Les décrets du 2 mars méritent par conséquent d’être lus sous le prisme des enjeux et des défis plus nobles qu’ils charrient.sur le plan politique, Paul BIYA apporte une réponse supplémentaire à l’une des préoccupations générées par la crise anglophone en confiant les  ministères  de l’Administration territoriale et des Enseignements secondaires à deux ressortissants du Nord-ouest et du Sud-ouest. Dans la même logique et fidèle en cela à une annonce faite le 31 décembre, il crée le ministère de la Décentralisation et du développement local. Sur le plan économique, les permutations intervenues aux ministères des Finances et de l’économie ne se limitent pas à un simple jeu de chaises musicales.

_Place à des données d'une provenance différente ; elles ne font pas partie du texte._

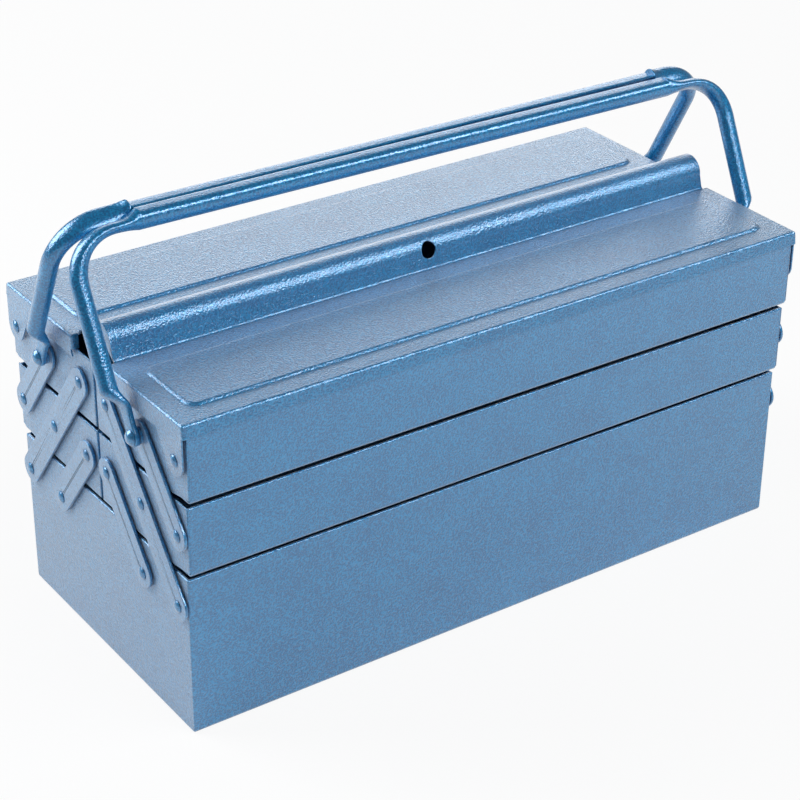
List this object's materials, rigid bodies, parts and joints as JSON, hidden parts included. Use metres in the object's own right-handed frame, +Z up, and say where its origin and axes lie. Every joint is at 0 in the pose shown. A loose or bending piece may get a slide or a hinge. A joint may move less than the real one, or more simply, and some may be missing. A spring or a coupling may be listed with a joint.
{
  "type": "cantilever tool box",
  "caption": "Folded-steel cantilever tool box whose trays swing out on flat links, with hinged lids, a padlock ridge and twin handles.",
  "frame": {"origin": "on the ground under the middle of the bottom box", "axes": "+X along the box, +Y from the front half to the back half, +Z up"},
  "size_m": [0.4666, 0.2088, 0.2811],
  "materials": {
    "sheet_enamel": "glossy hammered blue enamel",
    "link_enamel": "glossy hammered blue enamel",
    "handle_enamel": "glossy hammered blue enamel on tube",
    "rivet_enamel": "glossy blue enamel over rivet heads",
    "washer_enamel": "blue enamel over steel washers"
  },
  "bodies": {
    "bottom_box": {"bottom_box": "sheet_enamel", "box_rivets": "rivet_enamel", "box_washers": "washer_enamel"},
    "front_long_links": {"front_left_long_link": "link_enamel", "front_right_long_link": "link_enamel"},
    "front_lower_links": {"front_left_lower_link": "link_enamel", "front_right_lower_link": "link_enamel"},
    "front_upper_links": {"front_left_upper_link": "link_enamel", "front_right_upper_link": "link_enamel"},
    "front_middle_tray": {"front_middle_tray": "sheet_enamel", "front_middle_ends": "sheet_enamel", "front_middle_rivets": "rivet_enamel", "front_middle_washers": "washer_enamel"},
    "front_top_tray": {"front_top_tray": "sheet_enamel", "front_top_ends": "sheet_enamel", "front_top_rivets": "rivet_enamel", "front_top_washers": "washer_enamel", "front_lid_rivets": "rivet_enamel", "front_handle_rivets": "rivet_enamel", "front_handle_spacers": "washer_enamel"},
    "front_lid": {"front_lid": "sheet_enamel"},
    "front_handle": {"front_handle": "handle_enamel"},
    "back_long_links": {"back_left_long_link": "link_enamel", "back_right_long_link": "link_enamel"},
    "back_lower_links": {"back_left_lower_link": "link_enamel", "back_right_lower_link": "link_enamel"},
    "back_upper_links": {"back_left_upper_link": "link_enamel", "back_right_upper_link": "link_enamel"},
    "back_middle_tray": {"back_middle_tray": "sheet_enamel", "back_middle_ends": "sheet_enamel", "back_middle_rivets": "rivet_enamel", "back_middle_washers": "washer_enamel"},
    "back_top_tray": {"back_top_tray": "sheet_enamel", "back_top_ends": "sheet_enamel", "back_top_rivets": "rivet_enamel", "back_top_washers": "washer_enamel", "back_lid_rivets": "rivet_enamel", "back_handle_rivets": "rivet_enamel", "back_handle_spacers": "washer_enamel"},
    "back_lid": {"back_lid": "sheet_enamel"},
    "back_handle": {"back_handle": "handle_enamel"}
  },
  "joints": [
    {"name": "front_open", "type": "hinge", "parent": "bottom_box", "child": "front_long_links", "pos_m": [0, -0.0895, 0.083], "axis": [1, 0, 0], "range_deg": [0, 76]},
    {"name": "front_lower_link_turn", "type": "hinge", "parent": "bottom_box", "child": "front_lower_links", "pos_m": [0, -0.0495, 0.083], "axis": [1, 0, 0], "range_deg": [0, 76]},
    {"name": "front_middle_level", "type": "hinge", "parent": "front_long_links", "child": "front_middle_tray", "pos_m": [0, -0.052, 0.13], "axis": [1, 0, 0], "range_deg": [-76, 0]},
    {"name": "front_top_level", "type": "hinge", "parent": "front_long_links", "child": "front_top_tray", "pos_m": [0, -0.0157, 0.1755], "axis": [1, 0, 0], "range_deg": [-76, 0]},
    {"name": "front_upper_link_turn", "type": "hinge", "parent": "front_middle_tray", "child": "front_upper_links", "pos_m": [0, -0.092, 0.13], "axis": [1, 0, 0], "range_deg": [0, 76]},
    {"name": "front_lid_swing", "type": "hinge", "parent": "front_top_tray", "child": "front_lid", "pos_m": [0, -0.0935, 0.178], "axis": [1, 0, 0], "range_deg": [0, 110]},
    {"name": "front_handle_swing", "type": "hinge", "parent": "front_top_tray", "child": "front_handle", "pos_m": [0, -0.0557, 0.1755], "axis": [1, 0, 0], "range_deg": [0, 170]},
    {"name": "back_open", "type": "hinge", "parent": "bottom_box", "child": "back_long_links", "pos_m": [0, 0.0895, 0.083], "axis": [-1, 0, 0], "range_deg": [0, 76]},
    {"name": "back_lower_link_turn", "type": "hinge", "parent": "bottom_box", "child": "back_lower_links", "pos_m": [0, 0.0495, 0.083], "axis": [-1, 0, 0], "range_deg": [0, 76]},
    {"name": "back_middle_level", "type": "hinge", "parent": "back_long_links", "child": "back_middle_tray", "pos_m": [0, 0.052, 0.13], "axis": [-1, 0, 0], "range_deg": [-76, 0]},
    {"name": "back_top_level", "type": "hinge", "parent": "back_long_links", "child": "back_top_tray", "pos_m": [0, 0.0157, 0.1755], "axis": [-1, 0, 0], "range_deg": [-76, 0]},
    {"name": "back_upper_link_turn", "type": "hinge", "parent": "back_middle_tray", "child": "back_upper_links", "pos_m": [0, 0.092, 0.13], "axis": [-1, 0, 0], "range_deg": [0, 76]},
    {"name": "back_lid_swing", "type": "hinge", "parent": "back_top_tray", "child": "back_lid", "pos_m": [0, 0.0935, 0.178], "axis": [-1, 0, 0], "range_deg": [0, 110]},
    {"name": "back_handle_swing", "type": "hinge", "parent": "back_top_tray", "child": "back_handle", "pos_m": [0, 0.0557, 0.1755], "axis": [-1, 0, 0], "range_deg": [0, 170]}
  ],
  "couplings": [
    {"joint": "front_lower_link_turn", "follows": "front_open", "ratio": 1},
    {"joint": "front_middle_level", "follows": "front_open", "ratio": -1},
    {"joint": "front_top_level", "follows": "front_open", "ratio": -1},
    {"joint": "front_upper_link_turn", "follows": "front_open", "ratio": 1},
    {"joint": "back_lower_link_turn", "follows": "back_open", "ratio": 1},
    {"joint": "back_middle_level", "follows": "back_open", "ratio": -1},
    {"joint": "back_top_level", "follows": "back_open", "ratio": -1},
    {"joint": "back_upper_link_turn", "follows": "back_open", "ratio": 1}
  ]
}
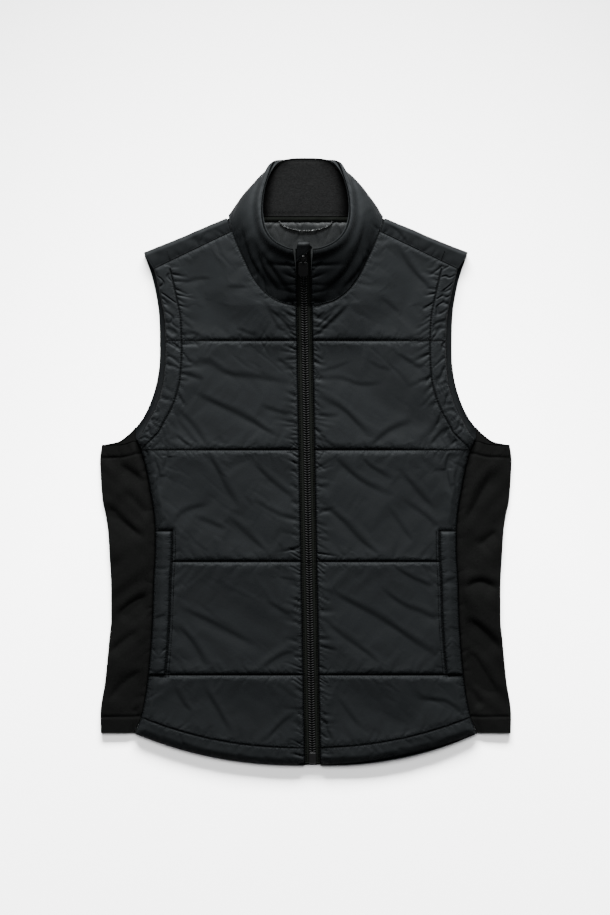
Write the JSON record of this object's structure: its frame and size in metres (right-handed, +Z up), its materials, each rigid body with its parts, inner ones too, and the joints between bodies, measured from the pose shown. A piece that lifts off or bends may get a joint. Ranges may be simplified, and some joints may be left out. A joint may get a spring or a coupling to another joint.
{
  "type": "puffer vest",
  "caption": "Quilted padded vest with a stand collar, full front zip, stretch side panels and side pockets, laid flat.",
  "frame": {"origin": "centre of the bounding box's base, on the surface that the vest lies on", "axes": "+Y from the hem up to the collar, +Z up from the surface, +X to the right as the front is seen"},
  "size_m": [0.4984, 0.736, 0.0448],
  "materials": {
    "shell": "fine plain-woven nylon shell over padding, slight sheen",
    "knit": "smooth stretch knit, matt",
    "fleece": "short brushed fleece, matt",
    "lining": "thin woven lining, slight sheen",
    "cord": "braided cord with light flecks",
    "zip_tape": "woven zip tape, matt",
    "zip_teeth": "moulded coil",
    "zip_plastic": "painted and moulded, satin",
    "pull_rubber": "moulded soft plastic, matt"
  },
  "bodies": {
    "vest": {"front_left": "shell", "front_right": "shell", "back": "shell", "collar": "shell", "pocket_welt_left": "shell", "pocket_welt_right": "shell", "zip_garage": "shell", "side_left": "knit", "side_right": "knit", "collar_facing": "fleece", "back_lining": "lining", "neck_tape": "lining", "hanger_loop": "cord", "zip_tape_left": "zip_tape", "zip_tape_right": "zip_tape", "zip_chain": "zip_teeth", "zip_box": "zip_plastic", "zip_slider": "zip_plastic"},
    "pull": {"zip_pull": "pull_rubber"}
  },
  "joints": [
    {"name": "zip_pull_swing", "type": "hinge", "parent": "vest", "child": "pull", "pos_m": [-0.00302, 0.24356, 0.03922], "axis": [1, 0, 0], "range_deg": [-90, 0]}
  ]
}
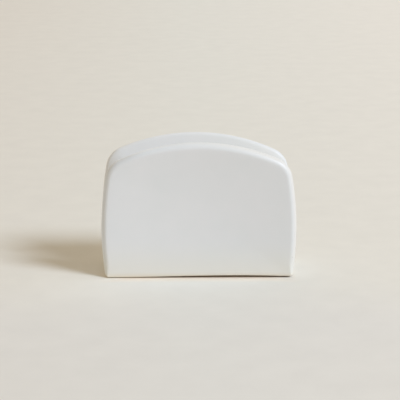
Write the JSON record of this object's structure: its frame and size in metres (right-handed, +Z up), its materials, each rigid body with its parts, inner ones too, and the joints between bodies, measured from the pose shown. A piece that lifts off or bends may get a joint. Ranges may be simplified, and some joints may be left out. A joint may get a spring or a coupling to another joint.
{
  "type": "napkin holder",
  "caption": "Upright glazed porcelain napkin holder: arched leaves with soft rims, sloped inside and dished outside, joined by a low base with a recessed foot, hold folded napkins on edge between them.",
  "frame": {"origin": "on the table, under the middle of the holder", "axes": "+X to the right along the leaves, +Y from the front leaf to the rear leaf, +Z up"},
  "size_m": [0.131, 0.041, 0.0918],
  "materials": {
    "porcelain_glaze": "clear satin glaze over white porcelain, softly matt",
    "porcelain_biscuit": "unglazed, fettled and sponged, matt"
  },
  "bodies": {
    "root": {"front_leaf": "porcelain_glaze", "rear_leaf": "porcelain_glaze", "trough_floor": "porcelain_glaze", "foot_ring": "porcelain_biscuit", "front_seam": "porcelain_glaze", "rear_seam": "porcelain_glaze"}
  },
  "joints": []
}
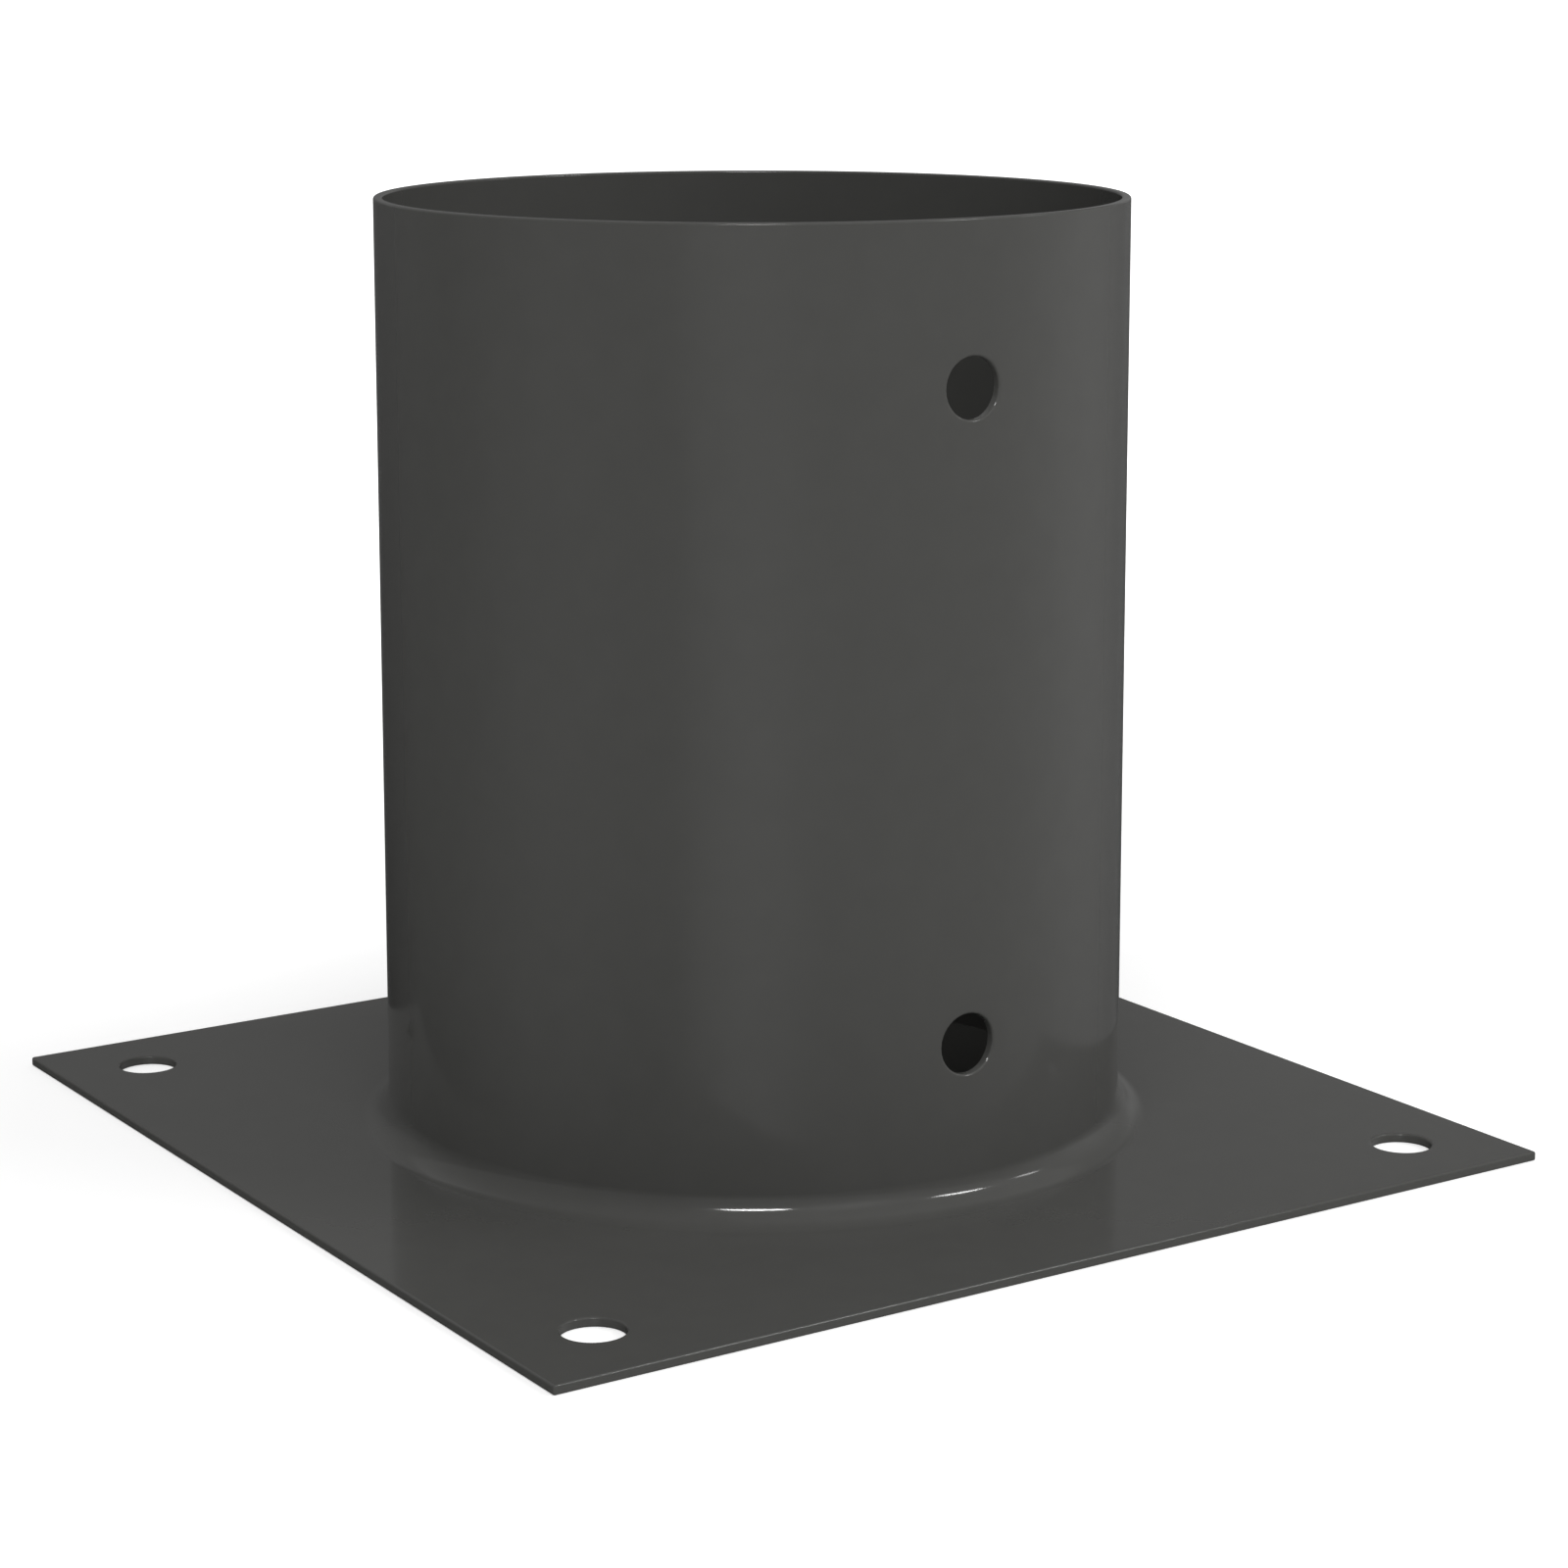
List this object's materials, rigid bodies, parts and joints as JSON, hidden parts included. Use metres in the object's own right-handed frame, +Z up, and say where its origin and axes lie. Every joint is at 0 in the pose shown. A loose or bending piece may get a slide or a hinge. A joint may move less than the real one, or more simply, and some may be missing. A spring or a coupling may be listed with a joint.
{
  "type": "ground anchor",
  "caption": "Surface-mounted ground anchor for a round post: a thin-walled steel sleeve welded upright on a square base plate, with bolt holes near the corners and screw holes in the sleeve.",
  "frame": {"origin": "centre of the base plate's underside, on the sleeve's axis", "axes": "+Z up along the sleeve, out of its mouth; X and Y along the plate's sides, with the screw holes on the -Y and +Y sides of the sleeve"},
  "size_m": [0.18, 0.18, 0.1515],
  "materials": {
    "anthracite_coat": "semi-gloss anthracite powder coat on steel"
  },
  "bodies": {
    "root": {"base_plate": "anthracite_coat", "post_sleeve": "anthracite_coat", "weld_bead": "anthracite_coat"}
  },
  "joints": []
}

Elles participent sans doute du souci de donner un nouveau souffle ainsi qu’un élan fort et  dynamique à ces deux secteurs dans un contexte de mise en œuvre du programme avec le Fonds monétaire international.Sur le plan social, le président de la République reste attentif aux attentes légitimes du peuple souverain pour tout ce qui concerne les conditions de vie et l’accès des populations aux services de base: routes, eau, électricité, sécurité dans les transports, etc. Sur le plan sociologique, Paul BIYA procède par touches très discrètes, subtiles et successives à un renouvellement de la classe politique en y injectant régulièrement des femmes et des jeunes.                                                            
 
Au-delà des supputations et des commentaires hâtifs sur les causes réelles ou supposées des promotions, des disgrâces et des limogeages, demeure une constante: les ministres passent, la République demeure. Tous ceux qui sont mis au banc de touche aujourd’hui ne sont pas forcément hors-jeu, même si certains n’ont pas atteint les résultats assignés. Pour conserver  l’équilibre global et la dynamique générale du pays,  Paul BIYA, à la manière d’un Pablo Picasso, agit comme un peintre impressionniste: une petite touche et une légère couche de peinture ici; une retouche et un peu de couleur, gaie ou triste, là. L’aspect esthétique n’est pas le principal objectif recherché. Seul compte l’éthique de responsabilité, de l’efficacité ou du résultat final. On a alors l’impression que le tableau, vu de loin,  ne change pas. Et pourtant, vu de près, il change!  Et la grande œuvre est loin d’être achevée. Le « peintre » tient encore fermement ses pinceaux, prêt à apporter quelques touches et retouches à son tableau, au terme des sénatoriales du 25 mars et des prochaines échéances électorales. La (re)distribution des cartes est loin d’être terminée.